Women’s contributions to society go unnoticed


Lasirra Hines, Blue M Editor-in-Chief

Something you didn’t know about women: pretty much everything. 

Like how you didn’t know that Frida Kahlo was one of 35 girls to enroll in Mexico City’s National Preparatory School, that she had contracted polio and was in a bus accident and how she used her various works, including portraits and famous self-portraits, to express ideas about postcolonialism and identity. 

Kahlo became a prominent figure in contemporary art and shaped the world for artists of color. Her story represents a Latin American, queer and disabled revolutionary. 

However, most people had no idea she was even an artist, just that she had a unibrow and is important in Mexican culture.

You may have heard of Kahlo, just as you have heard of Jane Austen and Mary Wollstonecraft Shelley, but do you know just how much of an impact they had? 

Both Austen and Wollstonecraft had a significant influence on literature, such as Wollstonecraft being the reason that 

People rarely talk about the accomplishments of women and how they are the reason for what we have today. 

We take phones for granted, using them freely without knowing who is the reason behind the most used technological systems today. If you have ever connected to the WiFi or used Bluetooth, then you used the system that Hedy Lamarr created back in 1940.

Lamarr, an Austrian-born actress, was known as “The Most Beautiful Woman in Film” but her innovative creations were left in the shadows. She was to remain a pretty face and nothing else.

Lamarr, alongside George Antheil, created a new communication system that involved both the transmitter and receiver hopping across different frequencies on radio waves and channels.

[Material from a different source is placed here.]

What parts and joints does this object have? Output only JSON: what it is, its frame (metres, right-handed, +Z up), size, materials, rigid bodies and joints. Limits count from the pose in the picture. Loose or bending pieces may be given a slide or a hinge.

Lamarr tried to patent the invention, but it was rejected and expired . The creation was recognized in 1997 by the Electronic Frontier Foundation with their Pioneer Award, 57 years after Lamarr and Antheil created the invention. After five decades, she was finally given the recognition she deserved. 

There are women who made significant civil rights contributions, like Ida B. Wells, one of the founders of the National Association for the Advancement of Colored People (NAACP), though she isn’t credited with it, men are. Claudette Colvin, who was 15 years old when she refused to give up her seat on the bus, nine months before Rosa Parks did it, though no one mentions her.

When you think of LGBTQ+ activism, hardly anyone mentions the women that were and are involved in it.

Marsha P. Johnson was a Black trans woman who stood in the frontlines of Stonewall, which was a response to police raids of gay bars, becoming the face of queer activism. 

Sylvia Rae Rivera was a Latina trans woman who stood alongside Johnson in Stonewall. She worked alongside Johnson with homeless drag queens and trans women of color, providing housing and other services.

These are just a few of the women that did incredible things to foster change and innovation, and there are many more to talk about, both past and present. 

During Women’s History Month, and after, educate yourself on the women that got us this far.